By Kevin Affleck
Quique Sánchez Flores said he feels a great responsibility to fulfil this team’s potential but is not going to tie himself in mental knots wondering when this elusive first league win is going to arrive, preferring instead to trust a process that has served him so well during his stellar career.
The Head Coach takes his side to Everton today with a Quarter-Final in the Carabao Cup at stake and victory at Goodison Park is likely to do wonders for confidence ahead of the visit of Chelsea in the Premier League on Saturday.
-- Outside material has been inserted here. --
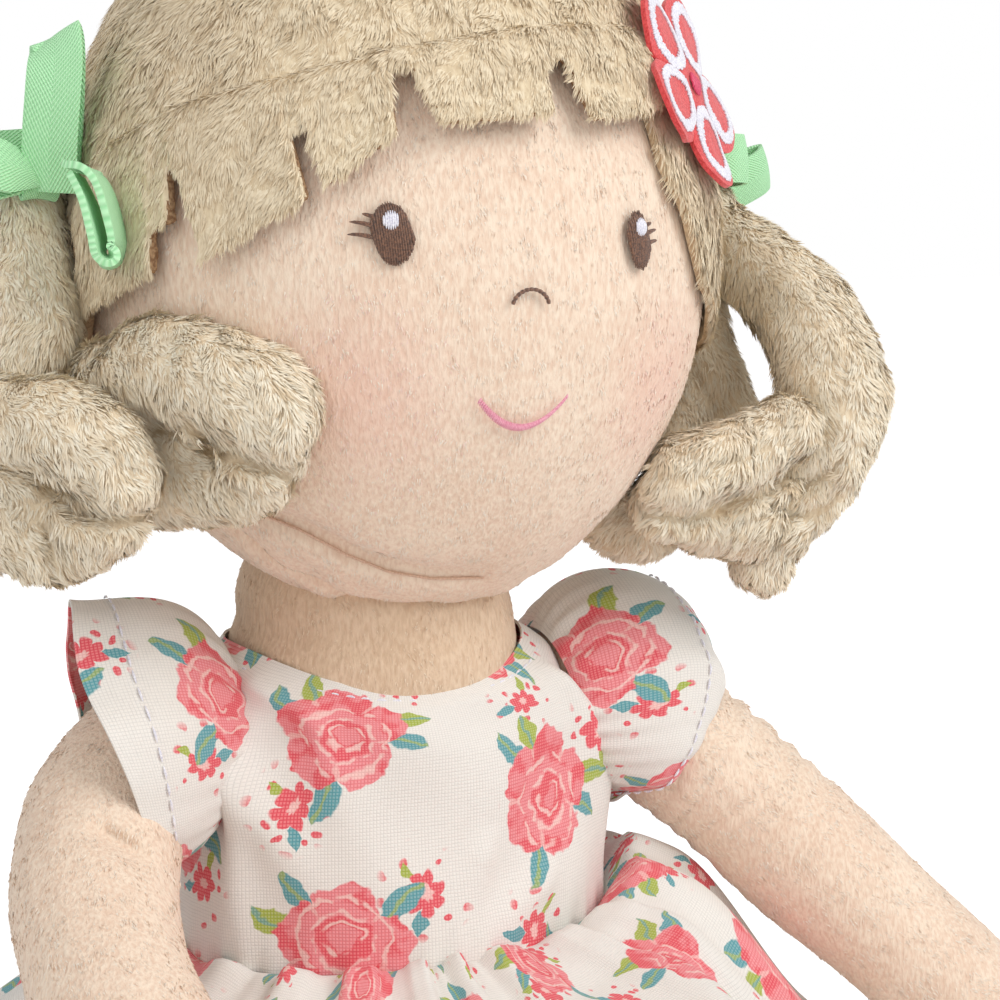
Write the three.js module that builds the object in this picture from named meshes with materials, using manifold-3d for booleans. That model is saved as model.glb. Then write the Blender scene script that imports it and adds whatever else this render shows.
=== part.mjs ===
// A seated rag doll in a printed cotton dress, in millimetres. The doll faces -Y, its own left hand
// is at +X, +Z is up, and the origin is the middle of the flat seat that it sits on.
import * as THREE from 'three';
import { mergeVertices } from 'three/addons/utils/BufferGeometryUtils.js';
import Module from 'manifold-3d';

const wasm = await Module();
wasm.setup();

// Driving sizes

const clearance = 0.3; // between pieces that touch
const jointClearance = 0.6; // round the seams that turn
const skinThickness = 1.0; // short plush of the body
const clothThickness = 0.8; // cotton of the dress
const hairThickness = 3.0; // backing and pile of the hair plush
const coarseSlack = 1.2; // extra depth of hidden faces, which have fewer facets
const mergeDistance = 0.0001;
const overrun = 40; // how far a cutter runs past what it cuts

const torsoHeight = 101; // seat to neck seam
const torsoHalfWidth = 44.6;
const torsoHalfDepth = 31.6;
const pouchHeight = 24; // pellets that weight the seat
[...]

But the Head Coach is cutting an extremely calm figure, believing there is nothing to be gained from panicking and agonising over a winless start to the league season. He remains convinced putting the building blocks in place now will yield positive results, enough to “be better when we finish the season”. He’s not about to start chasing results and being fast and loose.
“We are always preparing the matches thinking to win,” he said. “It's our concern, our goal before the matches. We prepare with the idea to win. But if we think too much about this, the only thing we are going to create is an obsession. This is not good for football. We need to be ambitious and have goals but not obsession as when you have an obsession, this is dangerous.
“You need to be clear. We need to be clear and know exactly what the goal is. It is not easy to win as it’s a long time since we have this feeling. We need to use our experience and a good mood to try to get it – but not an obsession about win, win, win.
“Even if we win [at Everton], it will be different as it's a win in the cup. What we need is a good win in the league. Everton is important but we realised, when we won against Swansea, it didn't affect what happened in the league. It is a different competition, a different line up and different goals. It’s important to win but the league is a completely different scenario.”
Not done there, Sánchez Flores then proceeded to produce one of the responses of his two spells in charge of this club. He was actually asked if his opposite number at Everton was feeling the pressure and slightly mis-heard the question, but his response was profound nonetheless and one that gave everyone in the room faith that he knows exactly what he is doing and that he's about to use all his experience with Atletico Madrid, Valencia, Benfica, Espanyol, Getafe, in the UAE, in China and in the Premier League to fix this situation.
“You can feel pressure the way you want,” he said. “It depends on the human being. We are talking about human beings – not only coaches. I can feel responsible, I can feel the responsibility but not the pressure. I can't feel the pressure because I am experienced, because I know where I am, and I control what I can control.
“I am focussed on what I can control. I know the scenario. I know what match I find [at Everton], I know the match I am going to find on Saturday because we try to analyse for days before, so I can't be nervous. It's impossible to be nervous for that. I feel safe wherever I am as my life is completely done, I am completely happy. I feel success with my family, with my kids, with my career and with my friends.
“I don't feel the pressure. I feel the responsibility every day. I wake up, I go to the training ground with clear ideas. I try to transmit my experience and feelings with the players, and I transmit that it [the process] should be slow. No-one should expect it to be quick. It's a long race and we need to take this way and live with these kinds of obstacles. We will be better when we finish the season.”
Sánchez Flores, 54, has been keen to stress since he walked in the door that there is no quick fix, no magic formula. It’s going to be about creating sustainability and putting a series of results together – not pulling off a fluke win that creates a false sense of optimism. He still feels there is plenty of time.
“We need to get the right reaction and the right reactions should be slow,” he said. “That is the only thing I know. We must try not to rush too much. We know the way will be slow, it will be difficult, it will be tough, all these kinds of things. But my experience says we need to be harder and work really, really hard for a long time if we want to change the situation. All of us we know.
“We use our experience to be calm, to try to give confidence to the players and try to recuperate the way we can be stable in the future. It is not just about a win today or tomorrow. No. It’s not done. We need to confirm, little by little, that we are improving, that we are in the right way. This is the right way for us.”